FC01	Post-post Deadline Abstract -- Original Paper Rescheduled	15min8:30

W. F. WANG AND P. P. ONG, Department of Physics, Faculty of Science, National University of Singapore, Lower Kent Ridge Road, Singapore 119260.

Fractal theory was previously developed to quantitatively describe the geometry of complicated and irregular shapes by introducing the fractional dimension. The molecular vibrational level systems can be seen as sets of a series of discrete points which show fractal properties. To characterise these fractals, we calculated the so called 'effective fractal dimensions', which behave as a function of the measuring scale, of molecular energy levels according to their spacing distributions.

The computerized box-counting method was employed in the calculation to render fractal dimension which is irrelevant to the level number. This feature is fully different from that of Cederbaum's work and allows a physically meaningful connection between the fractal and statistics.
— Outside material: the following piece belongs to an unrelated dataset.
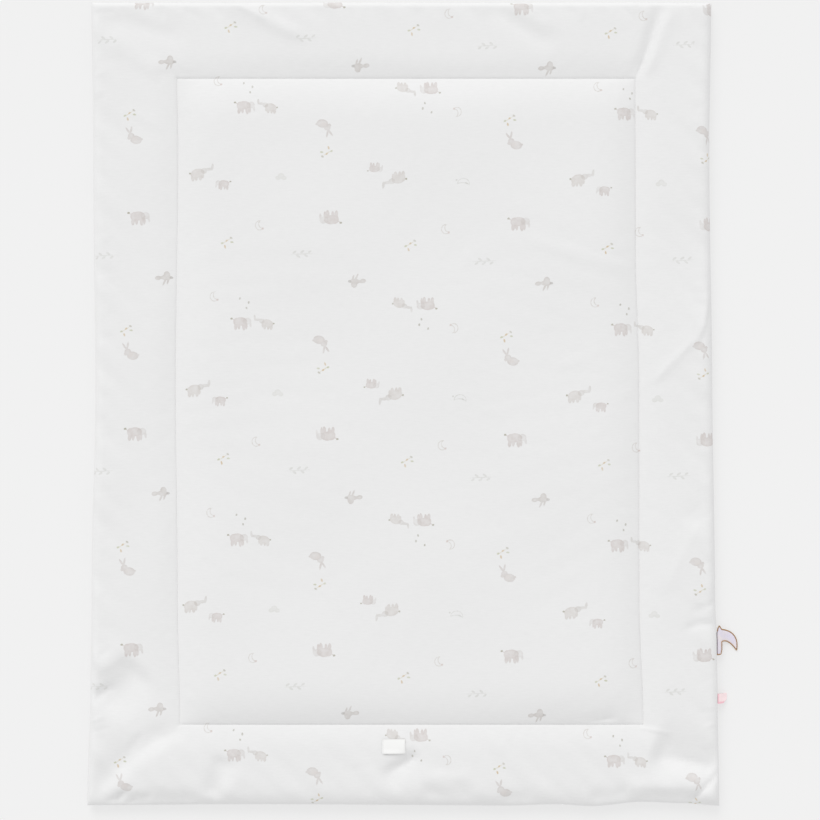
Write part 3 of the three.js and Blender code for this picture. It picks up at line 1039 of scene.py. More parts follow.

In particular, the effective fractal dimensions D_F for the two limiting cases - Poisson and Wigner distributions were computed. Interestingly, there is a crossing occurring at (r/\barS=1.0, D_F=0.42, where r is the coarse graining size and \barS is the mean spacing.) which means that these two systems will geometrically appear the same when seen at a scale of their mean spacings. As a case study, the procedure was applied to the asymmetry top molecule - SO₂. The U¹(4)\otimesU²(4) algebraic model, which automatically embeds the stretching and bending motions, was used to calculate the vibrational levels. The Poisson- and Wigner-like level sets were chosen according to their symmetry multiplets, i.e. single or mixed Hamiltonian symmetry blocks. The obtained fractal dimensions agree well with the statistical analysis.